If you are scoping a new line or auditing an existing supplier shortlist, the UREXCEED engineering team sizes moulds, foaming machines and conveyor architecture as one balanced package — not stations sold individually — so every criterion in this checklist is built in before the first quotation. Browse our refrigerator production line solutions for plant-scale configurations.
FAQ
How long does it take to set up a refrigerator production line?
A fully turnkey refrigerator production line typically takes four to nine months from signed contract to first article. Greenfield projects with civil works can stretch to 12-15 months. The bottleneck is usually mould fabrication (10-14 weeks) and PU foaming machine build (12-16 weeks), not assembly.
What is the difference between turnkey and equipment-only?
A turnkey project includes engineering design, equipment supply, installation, commissioning, operator training and acceptance testing. Equipment-only ships you the machines and stops there. Turnkey adds 15-30% to the contract value but transfers integration risk to the supplier. Equipment-only saves cash up-front but requires in-house engineering capacity.
How much does a refrigerator production line cost?
A small low-pressure line for chef-base or wine-cellar production starts at around USD 800,000. A medium household refrigerator line with high-pressure foaming runs USD 2.5M to USD 5M. A large multi-product line with cyclopentane compliance, automated assembly and integrated leak testing reaches USD 8M to USD 12M.
Can a Chinese supplier match the quality of European integrators?
On core mechanical performance, yes — leading Chinese integrators now ship lines that meet European foam-density and cycle-time benchmarks. The remaining gaps are typically in PLC software depth, IoT integration and global aftersales footprint. Evaluate Chinese suppliers on the same 12-criteria checklist as European ones; the test is not country of origin but documented performance and reference customers in your region.
What energy efficiency standards must the line support in 2026?
In the United States, the DOE has finalised updated standards for residential refrigerators and freezers, with new test procedures already in force for 2026-2027 product launches. In the EU, Ecodesign Regulation 2019/2019 sets the current framework; another tightening cycle is expected by 2027-2028. Specify "ready for next standard tier" in your supplier contract rather than just current compliance.

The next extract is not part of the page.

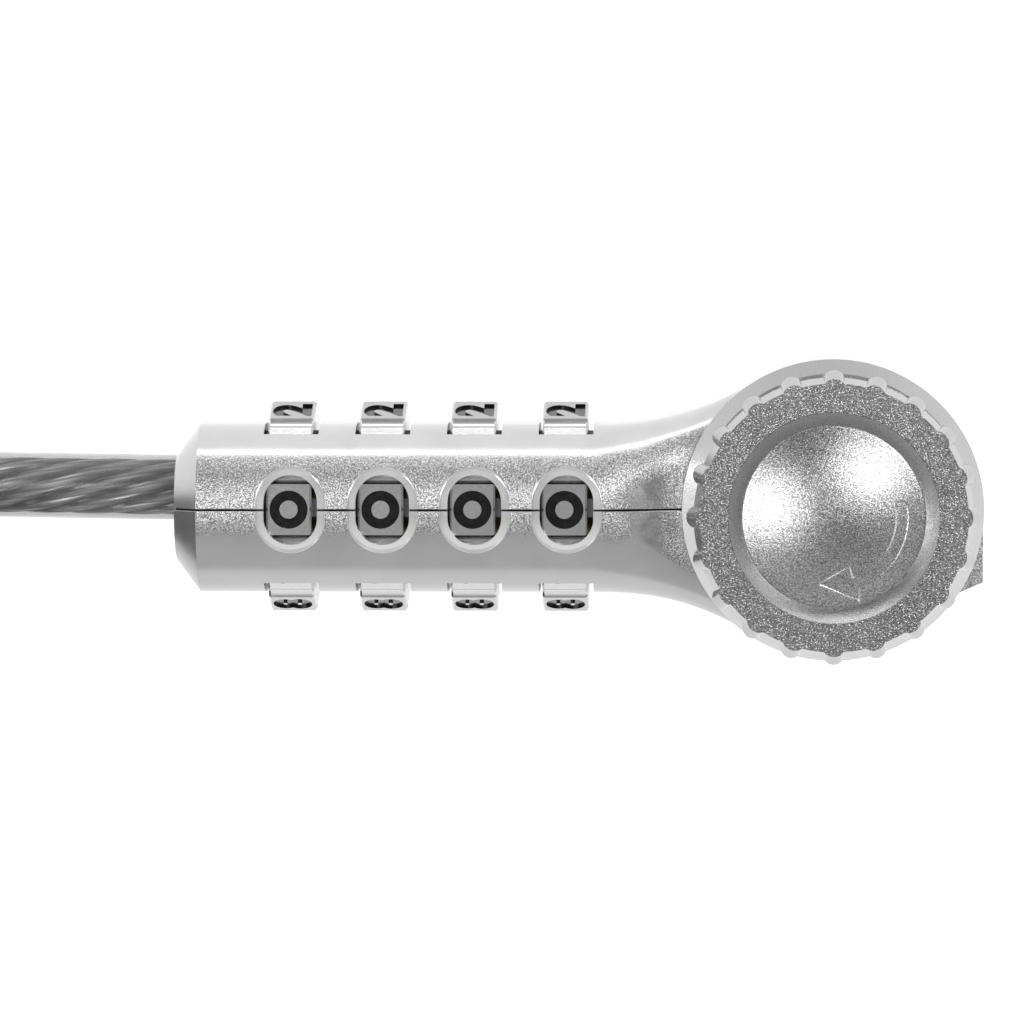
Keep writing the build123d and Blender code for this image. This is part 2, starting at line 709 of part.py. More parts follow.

How do I verify a supplier's reference customers?
Three steps: (1) ask the supplier for three reference customers in your region, (2) call or video the production manager (not the procurement contact) at each, (3) ask three questions — actual lead time vs contract, number of warranty calls in year one, and whether they would buy from the same supplier again. The third question filters truth from politeness.
What spare-parts coverage is industry standard?
Ten years for mechanical components, fifteen years for PLCs and structural items, lifetime for documentation. The supplier should commit to 10-20% spare-part discount during the warranty period and same-day quotation thereafter. Anything weaker than this signals a supplier that will become unavailable when you most need them.